Security, upgrades and modernisation, and budgets were the top three issues faced by Chief Information Officers (CIOs) in 2003, writes Bloor Research chief analyst Tony Lock.
It's unsurprising to find security at number one on the list, compiled by the Standish Group. This subject is always quoted as the biggest cause for concern among business of all sizes. The question is: what will be the result of this concern? IT vendors and their customers mostly think that this area is likely to receive investment over the next year or so.
But security may not be the budget heading under which much of the spending occurs. Instead, it is likely that other projects, dealing with issues such as compliance, upgrades and modernisation or management simplification and risk avoidance, could include substantial security-oriented benefits.
The fact that upgrades and modernisation is now at number two may be a reflection of modern technology refresh cycles. Many organisations last updated significant portions of their IT infrastructures during the run up to year 2000, making 2004 a time when many could be expected to rejuvenate systems.

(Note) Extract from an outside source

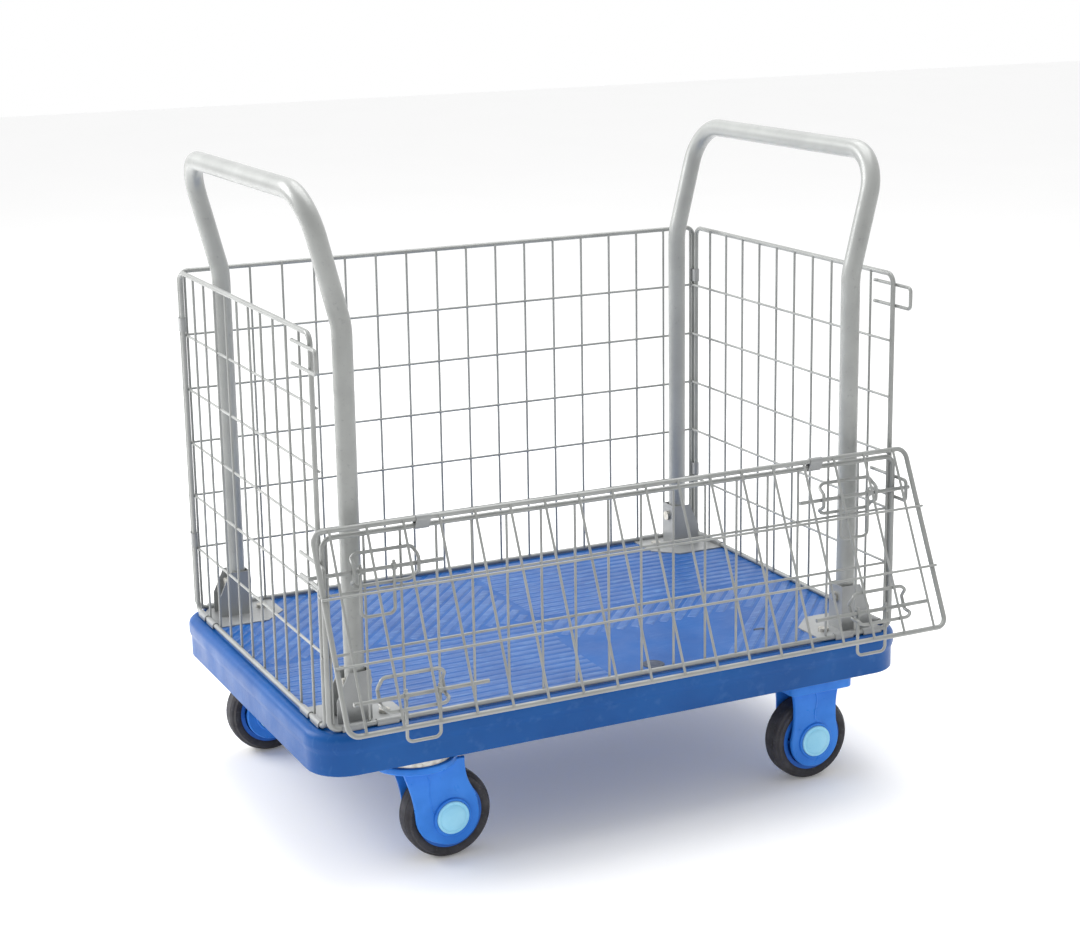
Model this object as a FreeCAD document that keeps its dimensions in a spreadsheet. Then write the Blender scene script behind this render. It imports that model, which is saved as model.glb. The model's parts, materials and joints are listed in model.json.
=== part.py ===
import FreeCAD, Part
import math
import os

import Sketcher
from FreeCAD import Placement, Rotation, Vector

# Folding platform cart: a moulded deck on four castors, with a welded-wire cage whose front gate folds down.
# Millimetres. +X runs along the deck to the right, +Y to the back, +Z up. The origin is on the floor, under the
# middle of the whole cart with its gate hanging.

SIZES = (
    ("deckmid", 50, "Y of the deck's centre line"),
    ("deckhalfx", 455, "half length of the deck"),
    ("deckhalfy", 302, "half width of the deck"),
    ("deckcorner", 55, "corner radius of the deck in plan"),
    ("deckbottom", 162, "underside of the skirt and of the castor bosses"),
    ("deckstep", 196, "height where the rim steps out from the skirt"),
    ("decktop", 220, "height of the load surface"),
    ("treadheight", 1, "height of the ribbed load field above the deck"),
    ("treadendx", 424, "half length of the load field between the handles' feet"),
    ("treadendy", 180, "half width of the load field between the handles' feet"),
    ("treadsidex", 312, "half length of the load field between the base plates"),
    ("treadsidey", 276, "half width of the load field between the base plates"),
    ("rimstep", 3, "how far the rim stands out from the skirt"),
    ("rimroll", 11, "radius of the rolled top edge"),
    ("deckwall", 4, "wall of the moulding"),
    ("ribwall", 3, "thickness of the ribs under the deck"),
    ("ribdepth", 28, "depth of the ribs under the deck"),
    ("ribcross", 215, "X of the outer cross ribs under the deck"),
    ("bossradius", 57, "radius of the castor bosses"),
    ("bossfloor", 22, "thickness of the castor bosses' lower plates"),
    ("railz", 224, "height of the cage's bottom rails"),
    ("rodradius", 3.5, "radius of the frame rods"),
    ("wireradius", 1.8, "radius of the mesh wires"),
    ("wirepitch", 50, "distance between upright wires"),
    ("rodbend", 14, "bend radius of the frame rods"),
    ("uprightoffset", 3.2, "distance from the frame plane inward to the upright wires"),
    ("crossoffset", 4.6, "distance from the frame plane inward to the cross wires"),
    ("stub", 4.5, "how far a cross wire runs past the rod's centre line"),
    ("endstub", 2.5, "the same on an end panel, where it would meet the next panel"),
    ("endx", 433, "X of the end panels"),
    ("endhalf", 275, "half width of the end panels"),
    ("fronty", 285, "distance from the deck's centre line to the front and back panels"),
    ("fronthalf", 432, "half width of the front and back panels"),
    ("cageheight", 516, "height of the end and back panels"),
    ("lowerheight", 256, "height of the lower front panel"),
    ("crossfirst", 97, "height of the first cross wire"),
    ("crosspitch", 81.25, "distance between cross wires"),
    ("gatey", 291, "distance from the deck's centre line to the gate's hinge rail"),
    ("gatez", 491, "height of the gate's hinge rail"),
    ("gatehalf", 447, "half width of the gate"),
    ("gateheight", 258, "hinge rail to free rail"),
    ("gatecross", 86, "distance between the gate's cross wires"),
    ("gatelean", 25, "angle between the hanging gate and plumb"),
    ("weld", 0.3, "how far welded wires sink into each other, and how far a guide clears its bolt"),
    ("latchradius", 2.5, "radius of the keeper and guide wire"),
    ("keeperx", 438.8, "X of the keeper loops"),
    ("keeperout", 309, "distance from the deck's centre line to a keeper's outer leg"),
    ("keeperin", 222, "distance from the deck's centre line to a keeper's ends"),
    ("keeperhalf", 15, "half height of a keeper loop"),
    ("keeperbend", 6, "bend radius of a keeper loop"),
    ("boltlow", 433, "height of the lower latch bolts"),
    ("boltgate", 218.5, "distance from the hinge rail to the gate's latch bolts"),
    ("boltradius", 2.75, "radius of a latch bolt"),
    ("boltlength", 184, "length of a latch bolt"),
    ("boltoffset", 8.2, "distance from a panel's plane to its latch bolt"),
    ("boltlocked", 363, "X of a bolt's middle when it is in its keeper"),
    ("boltopen", 339, "X of a bolt's middle when it is drawn back"),
    ("guidex", 351, "X of the middle of a latch guide"),
    ("guidehalf", 44, "half width of a latch guide"),
    ("guideheight", 22, "half height of a latch guide"),
    ("guideflat", 5, "height of the flat end of a guide's leg"),
    ("guidebow", 12, "height where a guide's leg has bowed out over its bolt"),
    ("guidebend", 4, "bend radius of a guide's legs"),
    ("guideshift", 4.5, "distance from the gate's bolts back to the middle of their guides"),
    ("grip", 46, "width of a latch handle"),
    ("griplength", 62, "length of a latch handle below its bolt"),
    ("griptip", 70, "distance from a bolt's tip to the outer leg of its handle"),
    ("gripcorner", 8, "bend radius of a latch handle"),
    ("gripstub", 4.5, "length of a latch handle's stubs above its eyes"),
    ("gripradius", 2.2, "radius of the latch handle wire"),
    ("eyeradius", 4.8, "outer radius of a latch handle's eyes"),
    ("eyebore", 2.82, "bore of a latch handle's eyes"),
    ("eyewidth", 5, "width of a latch handle's eyes"),
    ("handlex", 380.5, "X of a handle's legs"),
    ("handley", 247, "distance from the deck's centre line to a handle's legs"),
    ("handleradius", 13.5, "radius of the handle tube"),
    ("handlebore", 12, "inner radius of the handle tube"),
    ("handlefoot", 223, "height of the handle tube's lower ends"),
    ("kinkz", 740, "height where a handle leans outward"),
    ("kinkbend", 100, "bend radius where a handle leans outward"),
    ("gripz", 909, "height of a handle's grip"),
    ("gripx", 423, "X of a handle's grip"),
    ("gripbend", 60, "bend radius at the ends of a grip"),
    ("sheet", 2, "thickness of the base plates and brackets"),
    ("platez", 220.2, "underside of the base plates"),
    ("platex", 318, "X of a base plate's inner edge"),
    ("platey", 186, "distance from the deck's centre line to a base plate's inner edge"),
    ("platecut", 34, "diagonal cut at a base plate's inner corner"),
    ("platenotchx", 14, "cut at a base plate's outer corner, along X"),
    ("platenotchy", 20, "cut at a base plate's outer corner, along Y"),
    ("platehole", 24, "distance from a base plate's inner edge to its bolt, along X"),
    ("plateholey", 64, "distance from a base plate's inner edge to its bolt, along Y"),
    ("hookbore", 3.8, "inner radius of the hooks and clips that wrap a rod"),
    ("hookwall", 1.1, "thickness of the hooks and clips that wrap a rod"),
    ("hookwidth", 30, "width of a base plate's hooks"),
    ("clipx", 297, "X of the gate's hinge clips"),
    ("clipwidth", 20, "width of a hinge clip or a corner clip"),
    ("cliplow", 325, "height of the lower corner clips"),
    ("cliphigh", 652, "height of the upper corner clips"),
    ("bracketweb", 364, "X of a handle bracket's web"),
    ("bracketfoot", 412, "X of a handle bracket's outer edge at its foot"),
    ("brackethead", 395, "X of a handle bracket's outer edge at its head"),
    ("bracketrise", 30, "height where a handle bracket starts to slope"),
    ("bracketheight", 66, "height of a handle bracket"),
    ("bracketgap", 16, "distance from a leg's centre line to a bracket flange"),
    ("boltz", 270, "height of the bolts through the handle legs"),
    ("pinradius", 4, "radius of the bolts"),
    ("headradius", 7.5, "radius of the bolt heads"),
    ("headheight", 4.5, "height of the bolt heads"),
    ("seat", 0.1, "gap under a bolt head"),
    ("snug", 0.05, "clearance round a bolt"),
    ("wheelradius", 62.5, "radius of a wheel"),
    ("wheelhalf", 18.5, "half width of a tyre"),
    ("coreradius", 47, "radius of a wheel core"),
    ("corehalf", 16, "half width of a wheel core at its rim"),
    ("corerim", 7, "thickness of a wheel core's rim"),
    ("coreweb", 6, "half thickness of a wheel core's web"),
    ("tyreside", 5, "how far a tyre's side slopes at the tread and at the core"),
    ("tyreshoulder", 7, "width of a tyre's shoulder"),
    ("hubradius", 17, "radius of a wheel's hub"),
    ("hubhalf", 20.5, "half width of a wheel's hub"),
    ("sleeveradius", 8, "outer radius of a wheel's bearing sleeve"),
    ("axleradius", 5, "radius of an axle"),
    ("running", 0.08, "clearance between an axle and its bearing sleeve"),
    ("castory", 240, "distance from the deck's centre line to the wheels"),
    ("fixedx", 320, "X of the fixed castors"),
    ("swivelx", 300, "X of the swivel castors' kingpins"),
    ("trail", 44, "distance from a kingpin to its wheel's axle"),
    ("forkgap", 21.5, "half the gap between a fork's legs"),
    ("forkwall", 5, "thickness of a fork's legs"),
    ("forkdisc", 40, "radius of a fork's ends"),
    ("forktop", 35, "half width of a fixed fork at its head"),
    ("forkflare", 6, "how far a fixed fork widens to its plate"),
    ("forkside", 39, "half width of a fork level with its axle"),
    ("forkfoot", 6, "height above the axle where a fork's legs start to narrow"),
    ("forkneck", 40, "height above the axle where a fixed fork's legs are narrowest"),
    ("forkfront", 20, "distance from a swivel fork's axle to its front edge at the crown"),
    ("forkback", 38, "distance from the kingpin to a swivel fork's back edge at the crown"),
    ("forkcurve", 14, "height above the axle where a swivel fork's back edge leaves the disc"),
    ("forkroot", 3, "how far a fork's legs reach into its crown"),
    ("platemargin", 5, "how far a fixed castor's plate is inside its boss, along X"),
    ("platemarginy", 12, "how far a fixed castor's plate is inside its boss, along Y"),
    ("collarradius", 27, "radius of the collar round a hub cap"),
    ("collarheight", 3, "height of the collar round a hub cap"),
    ("capradius", 23, "radius of a hub cap"),
    ("capheight", 7, "height of a hub cap"),
    ("crownradius", 59, "radius of a swivel castor's crown"),
    ("crownbottom", 143, "underside of a castor's crown"),
    ("crowntop", 153, "top of a swivel castor's crown"),
    ("racegap", 0.4, "gap between a swivel castor's crown and its race"),
    ("raceradius", 54, "radius of a swivel castor's race"),
    ("kingpin", 7, "radius of a kingpin"),
    ("kingpintop", 180, "height of a kingpin's upper end"),
    ("kingpinrim", 4, "how far a kingpin's head stands out from it"),
    ("kingpinhead", 6, "height of a kingpin's head"),
    ("swivelgap", 0.35, "clearance between a kingpin and its crown"),
    ("screwcircle", 42, "radius of the circle of castor screws"),
    ("screwradius", 3, "radius of the castor screws"),
    ("screwtop", 178, "height of the castor screws' upper ends"),
)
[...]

For example, coming in at number four is spam, an area where many vendors are producing software and appliances to help businesses manage the daily flood of unwanted mail. Modern anti-spam solutions often incorporate anti-virus, firewall, intrusion detection and content filtering functionality making them clearly tools delivering added security. It will be fascinating to see if security worries in today’s connected world will translate into hard spending on corporate systems' security. After all, CIOs still face challenges obtaining funding.
Staff burn-out rates number five on the list. The perceived importance of the issue reflects the pressure under which many IT departments operate. After several years of financial restraint and IT budget reduction, staffing levels are at an all-time low. Conversely, the importance of the IT systems to business has never been higher with the result that IT staff are under ever-increasing pressure to keep existing systems running and deliver new capabilities.
With integration, collaboration and co-ordination, compliance, and consolidation and outsourcing completing the top ten, there is not too much in the list that could be considered unusual. Perhaps the only items that look significantly out of place are concerns centring on budgets at number three and compliance at eight. Money and its availability is usually the primary concern for all budget holders while the latter is growing in importance and complexity. By next year it is likely that compliance will be much closer to the top of the list.